Whew! That’s a lot of stuff, and many different kinds of things, though all broadly in the ‘accessories’ or supplies range. I am delighted to see Habit Shirt on the list, as I buy my chemisettes, and I am intrigued by the range of handkerchiefs and by the Tortoise Shell combs, in part because I did not buy an assortment of them at a shop in western Rhode Island a month ago (kicks self).

Newport Mercury, December 11, 1811. L:2593, p.1
Newport Mercury, December 11, 1811. L(2593), p.1

In the December 21, 1811 Newport Mercury, Mrs Sands again advertised her goods lately arrived from New York. This is a less exhaustive, but no less interesting, list. “Ladies elegant green velvet mantles, with and without spencers” is particularly intriguing for a Spencer fan, and not particularly clear to me.
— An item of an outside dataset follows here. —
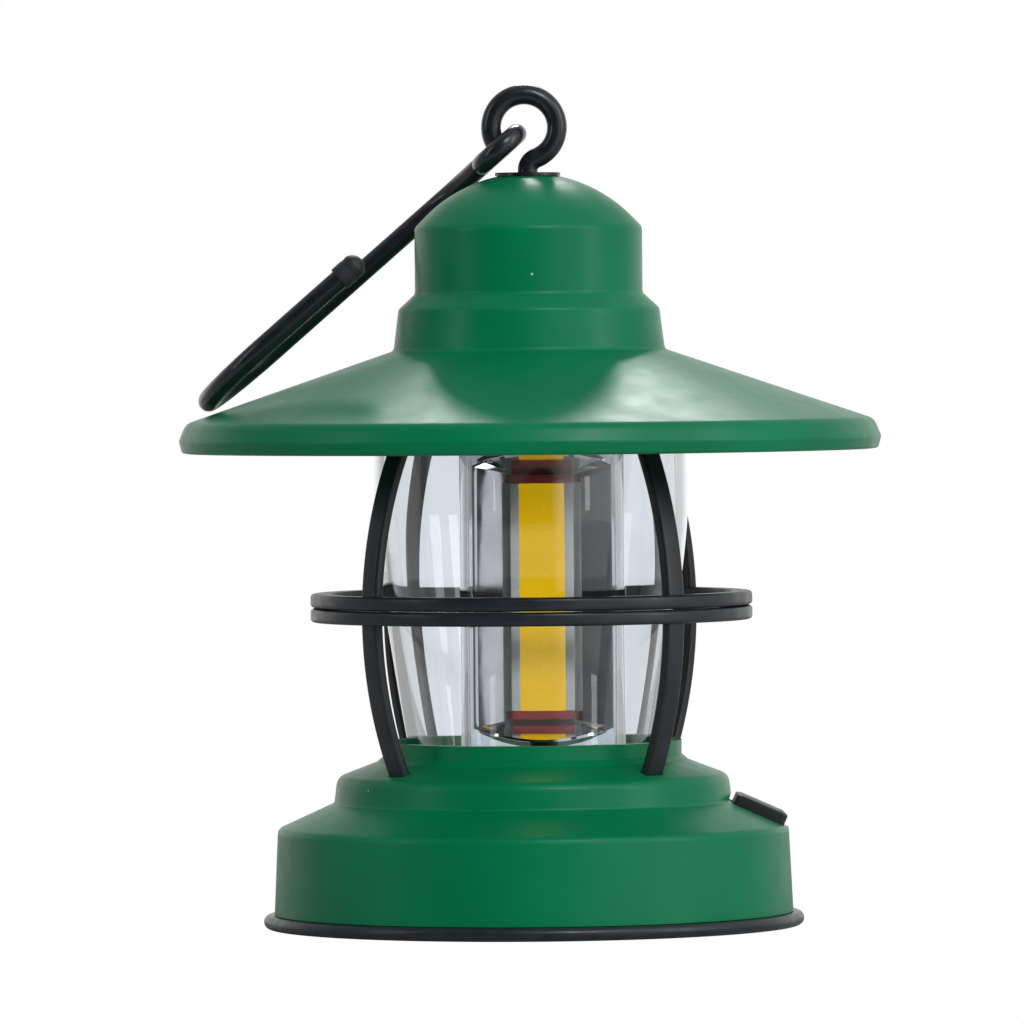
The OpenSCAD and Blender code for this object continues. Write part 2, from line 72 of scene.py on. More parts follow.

November 21, 1812. Essex Register
November 21, 1812. Essex Register

In Salem, which is where we will be in August, Elizabeth Pierce advertises her “Fashionable Goods” for sale. She, too, has a long list of things she will sell, from Canton crapes to imitation shawls, hosiery, lace sleeves and armlets, one box of English flowers, and American Straw bonnets.

I suspect that just as retailers do today, milliners of the late 18th and early 19h century probably had an assortment of things designed to bring buyers in to shop (new bonnet styles), and small items to tempt them into impulse purchases (English flowers). You can’t buy a new bonnet every week, but you can refresh an old one.